-- START --

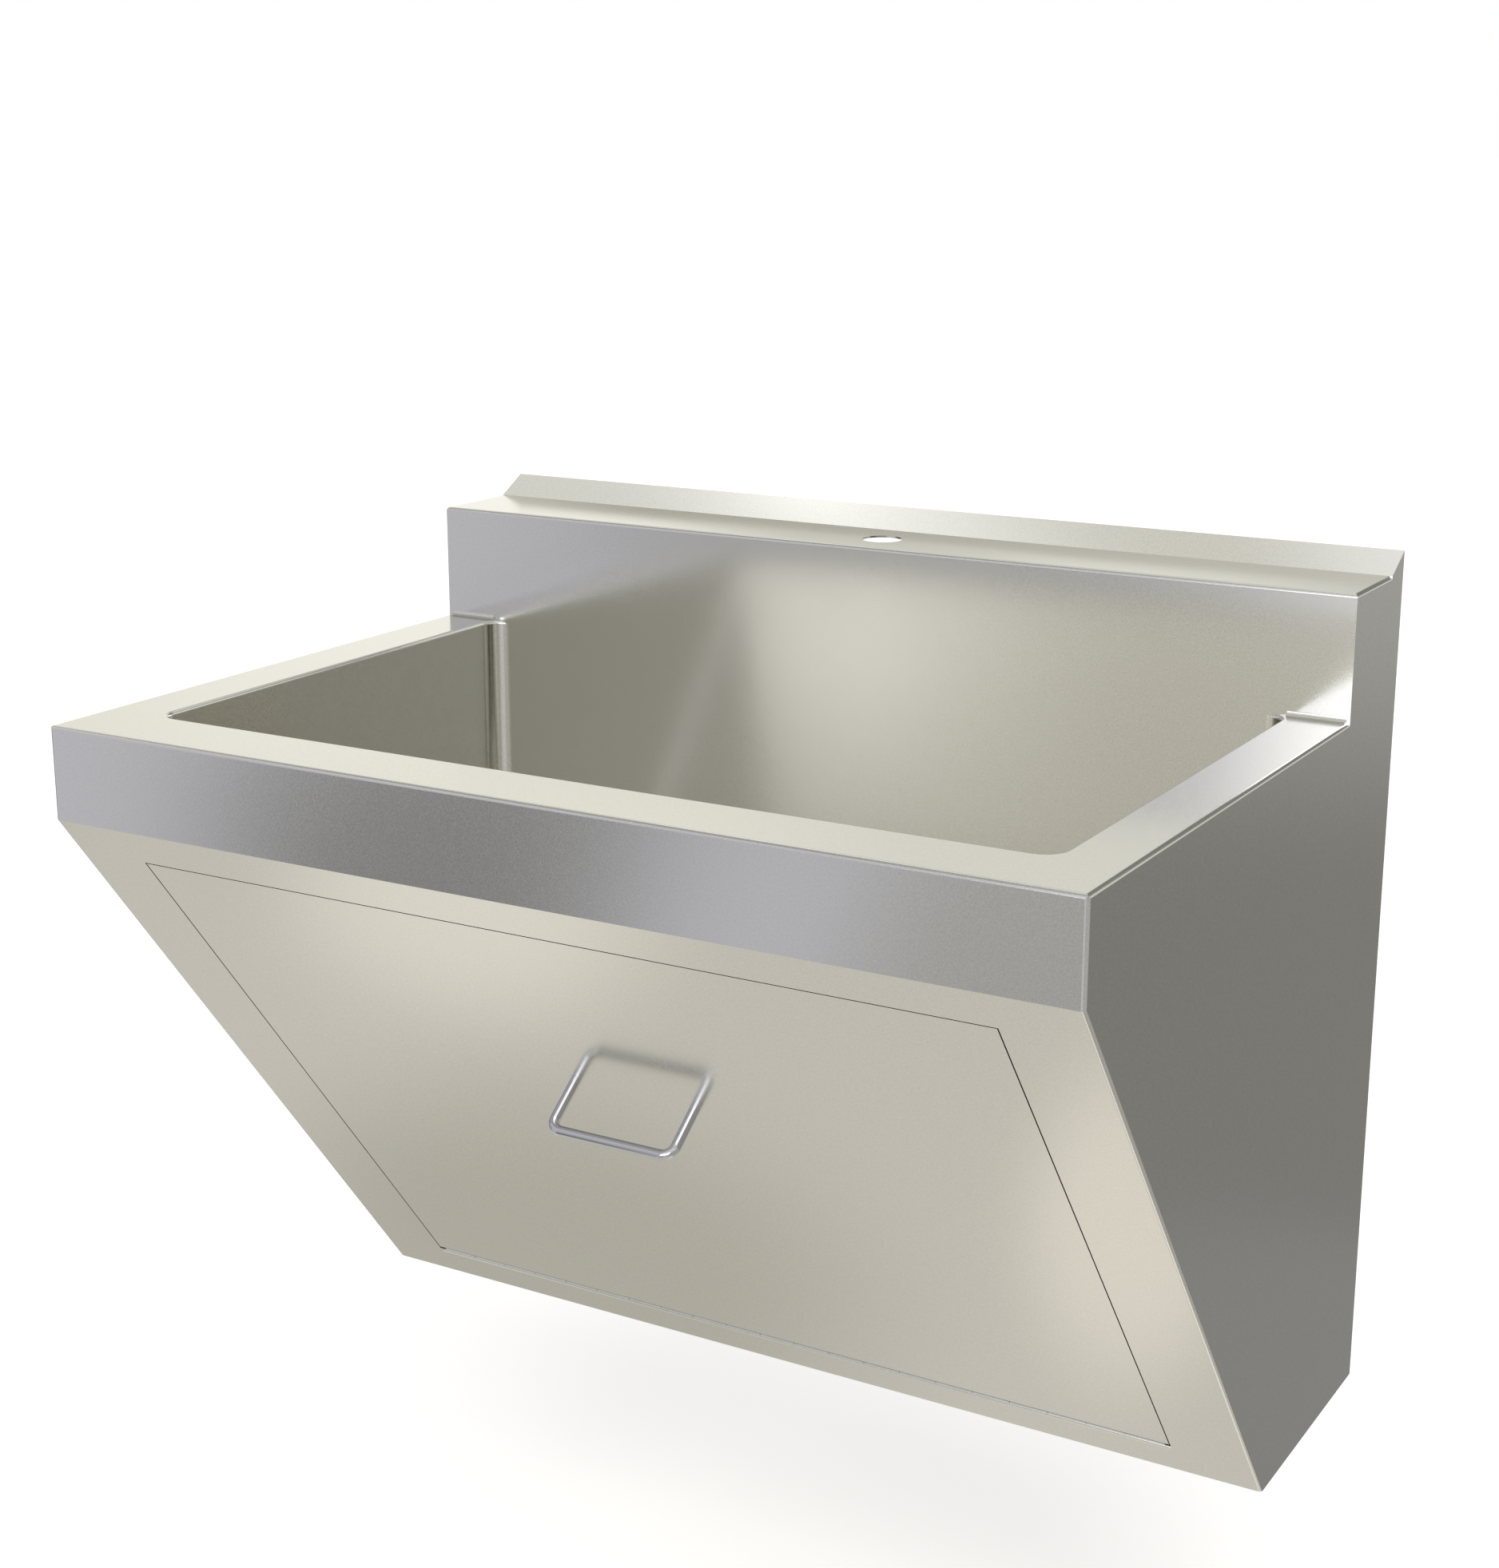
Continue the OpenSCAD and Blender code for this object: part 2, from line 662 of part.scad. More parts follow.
module tail_slip_nut() color(chrome) slip_nut(waste_from_wall, tail_bottom_h, 0);
module inlet_slip_nut() color(chrome) slip_nut(waste_from_wall, trap_top_h, 1);
module outlet_slip_nut() color(chrome) slip_nut(trap_out_y, trap_top_h, 1);

// Half of the trap's turn, swept round its centre
module bend(r, r_tube, a) rotate([0, -90, 0]) rotate_extrude(angle = a) translate([r, 0]) circle(r = r_tube);

module trap_bend() color(chrome) place() difference() {
    union() {
        for (y = [waste_from_wall, trap_out_y]) translate([0, -y, trap_centre_h])
            cylinder(r = socket_r, h = trap_top_h - trap_centre_h);
        translate([0, -waste_from_wall + trap_r, trap_centre_h]) rotate([-90, 0, 0])
            bend(trap_r, socket_r, 180);
        translate([0, -waste_from_wall + trap_r, trap_centre_h - trap_r - socket_r - boss_drop])
            cylinder(r = boss_r, h = boss_drop + socket_r);
    }
    for (y = [waste_from_wall, trap_out_y]) translate([0, -y, trap_centre_h])
        cylinder(r = socket_in_r, h = trap_top_h - trap_centre_h + over);
    translate([0, -waste_from_wall + trap_r, trap_centre_h]) rotate([-90, 0, 0])
        bend(trap_r, socket_in_r, 180);
    translate([0, -waste_from_wall + trap_r, trap_centre_h - trap_r - socket_r - boss_drop - over])
        cylinder(r = plug_r + thread_clear, h = boss_drop + socket_r + over);
}

module cleanout_plug() color(brass) place()
    translate([0, -waste_from_wall + trap_r, trap_centre_h - trap_r - socket_r - boss_drop]) {
        translate([0, 0, -plug_head_h]) cylinder(r = plug_r, h = plug_in + plug_head_h);
        translate([0, 0, -plug_head_h]) cylinder(r = plug_head_r, h = plug_head_h, $fn = 6);
    }

module trap_arm() color(chrome) place() difference() {
    arm_solid(pipe_r, 0);
    arm_solid(pipe_r - pipe_wall, over);
}

module arm_solid(r, more) {
    foot = trap_top_h - pipe_insert;
    translate([0, -trap_out_y, foot - more]) cylinder(r = r, h = outlet_h - trap_r - foot + more);
    translate([0, -arm_corner_y, outlet_h - trap_r]) rotate([90, 0, 0]) bend(trap_r, r, 90);
    translate([0, -arm_corner_y, outlet_h]) rotate([-90, 0, 0]) cylinder(r = r, h = arm_corner_y + more);
}

module wall_flange() color(chrome) place() translate([0, 0, outlet_h]) rotate([90, 0, 0])
    ring(flange_r, pipe_r + slip_clear, flange_t);

// One leaf of the continuous hinge, seen from the pin: the leaf lies at +y and runs to -z.
// first is 0 or 1, the first knuckle that it carries
module leaf(first) difference() {
    union() {
        block([-hinge_l / 2, hinge_pin_d / 2, -leaf_w],
            [hinge_l / 2, hinge_gap / 2, -barrel_d / 2 - hinge_sink]);
        for (i = [first : 2 : knuckle_count - 1])
            translate([-hinge_l / 2 + i * knuckle_pitch + knuckle_gap / 2, 0, 0]) {
                block([0, hinge_pin_d / 2, -leaf_w], [knuckle_pitch - knuckle_gap, hinge_gap / 2, 0]);
                rotate([0, 90, 0]) cylinder(r = barrel_d / 2, h = knuckle_pitch - knuckle_gap);
            }
    }
    translate([-hinge_l / 2 - over, 0, 0]) rotate([0, 90, 0])
        cylinder(r = hinge_pin_d / 2 + turn_clear, h = hinge_l + 2 * over);
    rivet_places() cylinder(r = rivet_r + thread_clear, h = hinge_gap);
}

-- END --

(TASK BRIEF)
Make an exact copy of the data above.

(OUTPUT FOR THIS TASK)
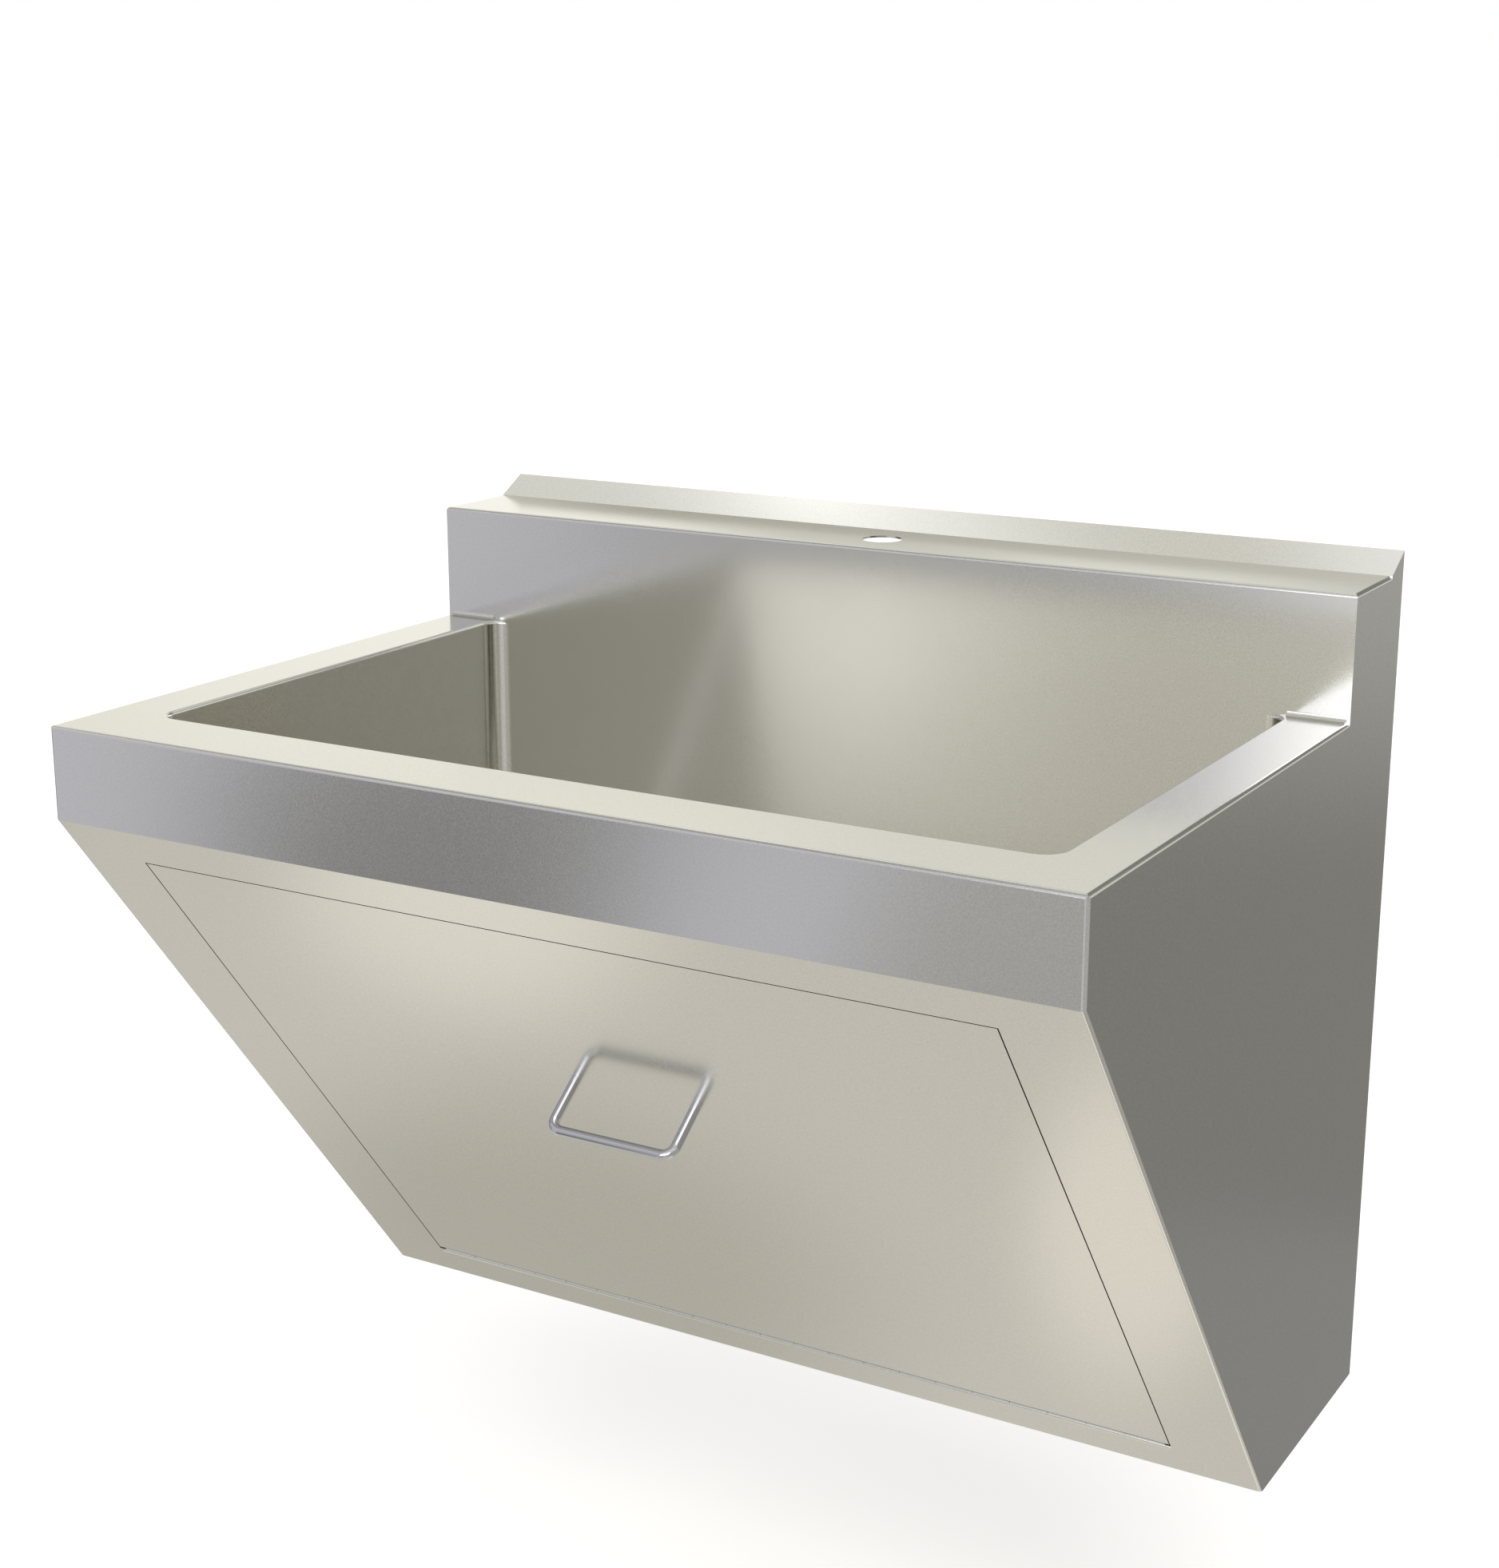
Continue the OpenSCAD and Blender code for this object: part 2, from line 662 of part.scad. More parts follow.
module tail_slip_nut() color(chrome) slip_nut(waste_from_wall, tail_bottom_h, 0);
module inlet_slip_nut() color(chrome) slip_nut(waste_from_wall, trap_top_h, 1);
module outlet_slip_nut() color(chrome) slip_nut(trap_out_y, trap_top_h, 1);

// Half of the trap's turn, swept round its centre
module bend(r, r_tube, a) rotate([0, -90, 0]) rotate_extrude(angle = a) translate([r, 0]) circle(r = r_tube);

module trap_bend() color(chrome) place() difference() {
    union() {
        for (y = [waste_from_wall, trap_out_y]) translate([0, -y, trap_centre_h])
            cylinder(r = socket_r, h = trap_top_h - trap_centre_h);
        translate([0, -waste_from_wall + trap_r, trap_centre_h]) rotate([-90, 0, 0])
            bend(trap_r, socket_r, 180);
        translate([0, -waste_from_wall + trap_r, trap_centre_h - trap_r - socket_r - boss_drop])
            cylinder(r = boss_r, h = boss_drop + socket_r);
    }
    for (y = [waste_from_wall, trap_out_y]) translate([0, -y, trap_centre_h])
        cylinder(r = socket_in_r, h = trap_top_h - trap_centre_h + over);
    translate([0, -waste_from_wall + trap_r, trap_centre_h]) rotate([-90, 0, 0])
        bend(trap_r, socket_in_r, 180);
    translate([0, -waste_from_wall + trap_r, trap_centre_h - trap_r - socket_r - boss_drop - over])
        cylinder(r = plug_r + thread_clear, h = boss_drop + socket_r + over);
}

module cleanout_plug() color(brass) place()
    translate([0, -waste_from_wall + trap_r, trap_centre_h - trap_r - socket_r - boss_drop]) {
        translate([0, 0, -plug_head_h]) cylinder(r = plug_r, h = plug_in + plug_head_h);
        translate([0, 0, -plug_head_h]) cylinder(r = plug_head_r, h = plug_head_h, $fn = 6);
    }

module trap_arm() color(chrome) place() difference() {
    arm_solid(pipe_r, 0);
    arm_solid(pipe_r - pipe_wall, over);
}

module arm_solid(r, more) {
    foot = trap_top_h - pipe_insert;
    translate([0, -trap_out_y, foot - more]) cylinder(r = r, h = outlet_h - trap_r - foot + more);
    translate([0, -arm_corner_y, outlet_h - trap_r]) rotate([90, 0, 0]) bend(trap_r, r, 90);
    translate([0, -arm_corner_y, outlet_h]) rotate([-90, 0, 0]) cylinder(r = r, h = arm_corner_y + more);
}

module wall_flange() color(chrome) place() translate([0, 0, outlet_h]) rotate([90, 0, 0])
    ring(flange_r, pipe_r + slip_clear, flange_t);

// One leaf of the continuous hinge, seen from the pin: the leaf lies at +y and runs to -z.
// first is 0 or 1, the first knuckle that it carries
module leaf(first) difference() {
    union() {
        block([-hinge_l / 2, hinge_pin_d / 2, -leaf_w],
            [hinge_l / 2, hinge_gap / 2, -barrel_d / 2 - hinge_sink]);
        for (i = [first : 2 : knuckle_count - 1])
            translate([-hinge_l / 2 + i * knuckle_pitch + knuckle_gap / 2, 0, 0]) {
                block([0, hinge_pin_d / 2, -leaf_w], [knuckle_pitch - knuckle_gap, hinge_gap / 2, 0]);
                rotate([0, 90, 0]) cylinder(r = barrel_d / 2, h = knuckle_pitch - knuckle_gap);
            }
    }
    translate([-hinge_l / 2 - over, 0, 0]) rotate([0, 90, 0])
        cylinder(r = hinge_pin_d / 2 + turn_clear, h = hinge_l + 2 * over);
    rivet_places() cylinder(r = rivet_r + thread_clear, h = hinge_gap);
}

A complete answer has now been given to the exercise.